Set exercise
Will you give the material below again, every line exactly as it is?

####

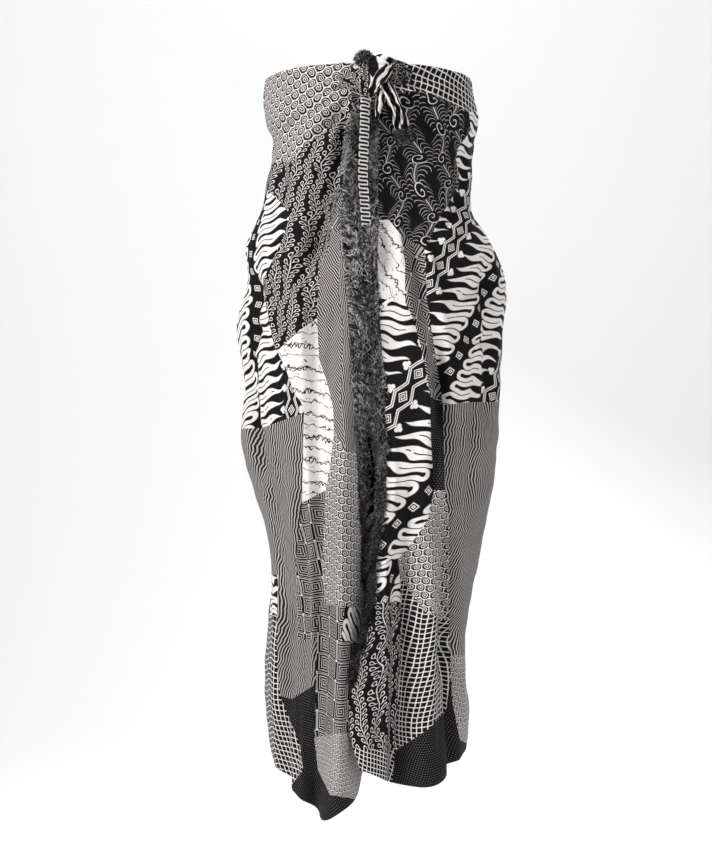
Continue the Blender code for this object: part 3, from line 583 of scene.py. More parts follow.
def drawFeathers(u, v):
    # swaying stems with barbs, and curls to the two sides by turns
    repeat, curlRadius, coils, curlAside = 1.9, 0.23, 6.2, 0.13
    bend = u.cloud(v, 0.55) * 1.1
    u, v = u + bend, v - bend * 0.8
    x = u.cell()
    y = v / repeat + u.floor().odd() * 0.5
    side = x - y.wave() * 0.18
    away = side.size()
    barbReach = (y * 3 + 0.2).wave() * 0.07 + 0.44
    barb = (y * 13 - (away + 0.004).run("SQRT") * 9.0 + away * away * 18).cell().size().under(0.058, 0.06)
    barb = barb * away.under(barbReach, 0.06)
    curls = barb * 0
    clear = barb * 0 + 1
    for hand, level in ((-1, 0.22), (1, 0.72)):
        across = x - hand * curlAside
        along = (y - level).cell() * repeat
        radius = across.away(along)
        curl = (radius * coils - along.turn(across) * hand).cell().size().under(0.075, 0.06)
        curls = curls.most(curl * radius.under(curlRadius, 0.02))
        clear = clear * radius.over(curlRadius, 0.02)
    return (barb * 0.75 * clear).most(away.under(0.014, 0.012) * clear).most(curls)


def drawSprigs(u, v):
    # winding stems with looped leaves on both sides
    leafPitch, leafAside, leafLength, leafWidth = 0.36, 0.25, 0.17, 0.100
    bend = u.cloud(v, 0.50) * 1.3
    u, v = u + bend, v + bend * 0.6
    y = v + u.floor().odd() * 0.37
    side = u.cell() - (y * 0.5).wave() * 0.13
    drawn = side.size().under(0.020, 0.03)
    for hand in (-1, 1):
        a = side * hand - leafAside
        b = (y / leafPitch + (0.5 if hand > 0 else 0)).cell() * leafPitch
        along = a * 0.70 + b * 0.71
        aside = b * 0.70 - a * 0.71
        taper = along * 2.2 + 1.0
        shape = (along / leafLength).away(aside / (taper * leafWidth))
        ring = (shape - 0.80).size().under(0.15, 0.12)
        stalk = aside.size().under(0.020, 0.02) * (along + 0.20).size().under(0.08, 0.02)
        drawn = drawn.most(ring).most(stalk)
    return drawn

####

Full solution
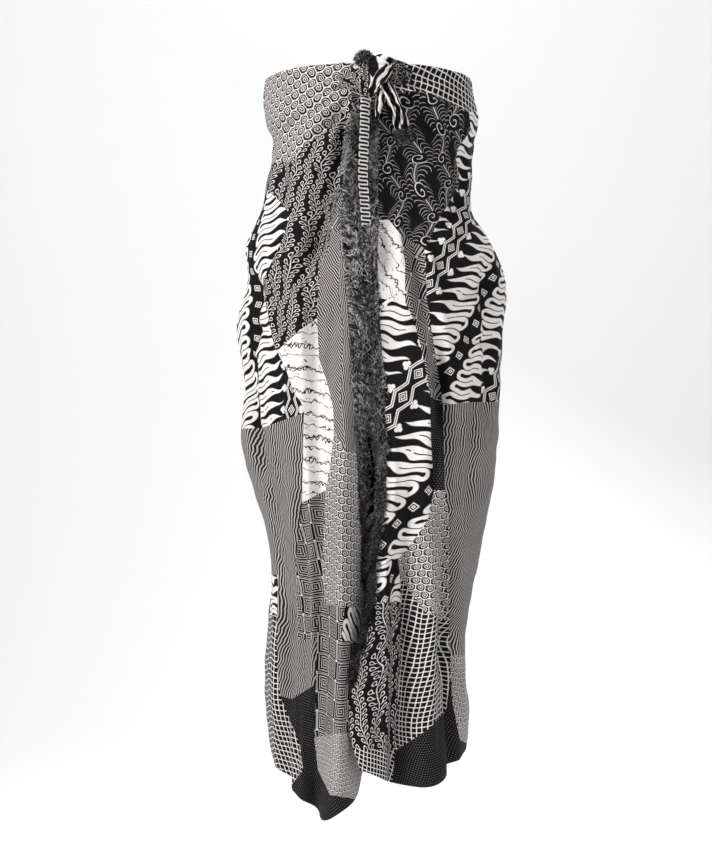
Continue the Blender code for this object: part 3, from line 583 of scene.py. More parts follow.
def drawFeathers(u, v):
    # swaying stems with barbs, and curls to the two sides by turns
    repeat, curlRadius, coils, curlAside = 1.9, 0.23, 6.2, 0.13
    bend = u.cloud(v, 0.55) * 1.1
    u, v = u + bend, v - bend * 0.8
    x = u.cell()
    y = v / repeat + u.floor().odd() * 0.5
    side = x - y.wave() * 0.18
    away = side.size()
    barbReach = (y * 3 + 0.2).wave() * 0.07 + 0.44
    barb = (y * 13 - (away + 0.004).run("SQRT") * 9.0 + away * away * 18).cell().size().under(0.058, 0.06)
    barb = barb * away.under(barbReach, 0.06)
    curls = barb * 0
    clear = barb * 0 + 1
    for hand, level in ((-1, 0.22), (1, 0.72)):
        across = x - hand * curlAside
        along = (y - level).cell() * repeat
        radius = across.away(along)
        curl = (radius * coils - along.turn(across) * hand).cell().size().under(0.075, 0.06)
        curls = curls.most(curl * radius.under(curlRadius, 0.02))
        clear = clear * radius.over(curlRadius, 0.02)
    return (barb * 0.75 * clear).most(away.under(0.014, 0.012) * clear).most(curls)


def drawSprigs(u, v):
    # winding stems with looped leaves on both sides
    leafPitch, leafAside, leafLength, leafWidth = 0.36, 0.25, 0.17, 0.100
    bend = u.cloud(v, 0.50) * 1.3
    u, v = u + bend, v + bend * 0.6
    y = v + u.floor().odd() * 0.37
    side = u.cell() - (y * 0.5).wave() * 0.13
    drawn = side.size().under(0.020, 0.03)
    for hand in (-1, 1):
        a = side * hand - leafAside
        b = (y / leafPitch + (0.5 if hand > 0 else 0)).cell() * leafPitch
        along = a * 0.70 + b * 0.71
        aside = b * 0.70 - a * 0.71
        taper = along * 2.2 + 1.0
        shape = (along / leafLength).away(aside / (taper * leafWidth))
        ring = (shape - 0.80).size().under(0.15, 0.12)
        stalk = aside.size().under(0.020, 0.02) * (along + 0.20).size().under(0.08, 0.02)
        drawn = drawn.most(ring).most(stalk)
    return drawn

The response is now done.